▸ Directions for this task:
Repeat the entire listing exactly as written.

— BEGIN Dataset content —

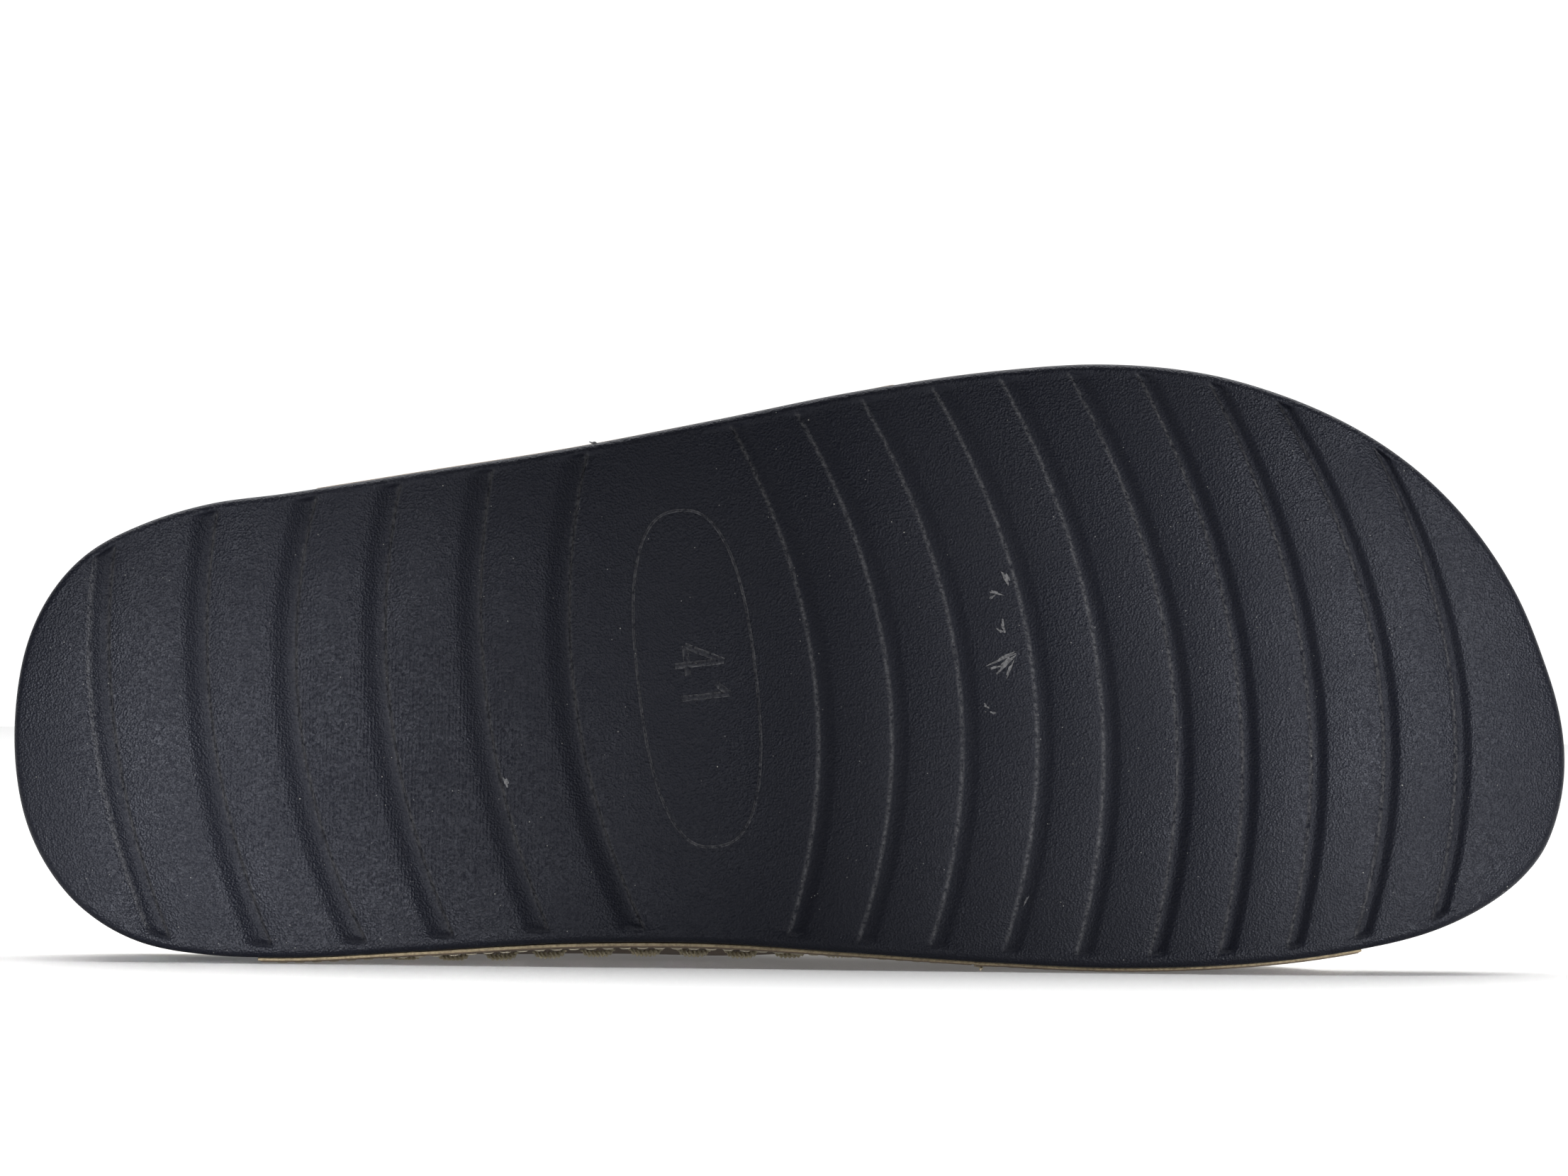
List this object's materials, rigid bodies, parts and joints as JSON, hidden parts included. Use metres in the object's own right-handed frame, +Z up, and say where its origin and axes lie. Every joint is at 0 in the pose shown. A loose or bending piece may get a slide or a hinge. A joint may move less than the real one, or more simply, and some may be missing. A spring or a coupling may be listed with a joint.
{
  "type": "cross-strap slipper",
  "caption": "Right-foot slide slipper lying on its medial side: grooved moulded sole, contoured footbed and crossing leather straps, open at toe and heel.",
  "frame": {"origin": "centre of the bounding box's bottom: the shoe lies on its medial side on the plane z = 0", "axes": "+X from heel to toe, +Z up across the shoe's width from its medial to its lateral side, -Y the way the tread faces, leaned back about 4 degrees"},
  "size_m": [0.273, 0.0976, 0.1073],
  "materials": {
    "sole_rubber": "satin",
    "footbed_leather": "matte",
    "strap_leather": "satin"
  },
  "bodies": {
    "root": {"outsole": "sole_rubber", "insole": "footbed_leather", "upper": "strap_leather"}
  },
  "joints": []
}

— END Dataset content —

▸ Answer to the task:
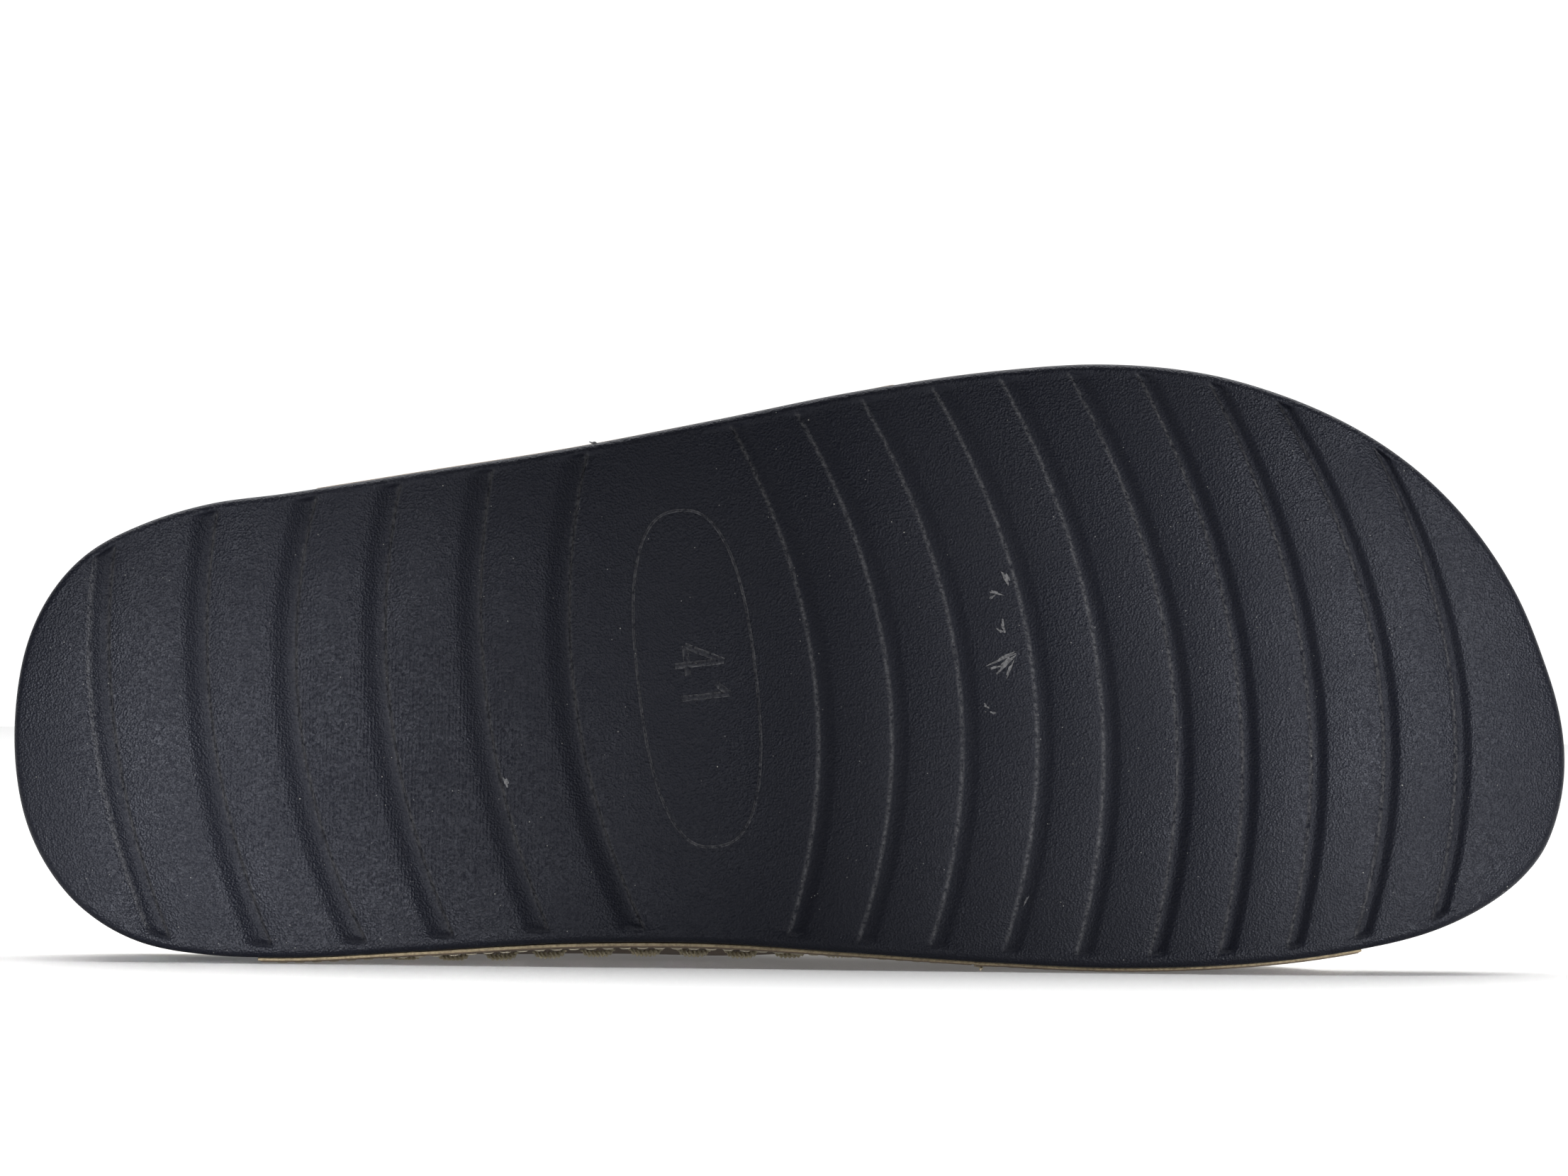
List this object's materials, rigid bodies, parts and joints as JSON, hidden parts included. Use metres in the object's own right-handed frame, +Z up, and say where its origin and axes lie. Every joint is at 0 in the pose shown. A loose or bending piece may get a slide or a hinge. A joint may move less than the real one, or more simply, and some may be missing. A spring or a coupling may be listed with a joint.
{
  "type": "cross-strap slipper",
  "caption": "Right-foot slide slipper lying on its medial side: grooved moulded sole, contoured footbed and crossing leather straps, open at toe and heel.",
  "frame": {"origin": "centre of the bounding box's bottom: the shoe lies on its medial side on the plane z = 0", "axes": "+X from heel to toe, +Z up across the shoe's width from its medial to its lateral side, -Y the way the tread faces, leaned back about 4 degrees"},
  "size_m": [0.273, 0.0976, 0.1073],
  "materials": {
    "sole_rubber": "satin",
    "footbed_leather": "matte",
    "strap_leather": "satin"
  },
  "bodies": {
    "root": {"outsole": "sole_rubber", "insole": "footbed_leather", "upper": "strap_leather"}
  },
  "joints": []
}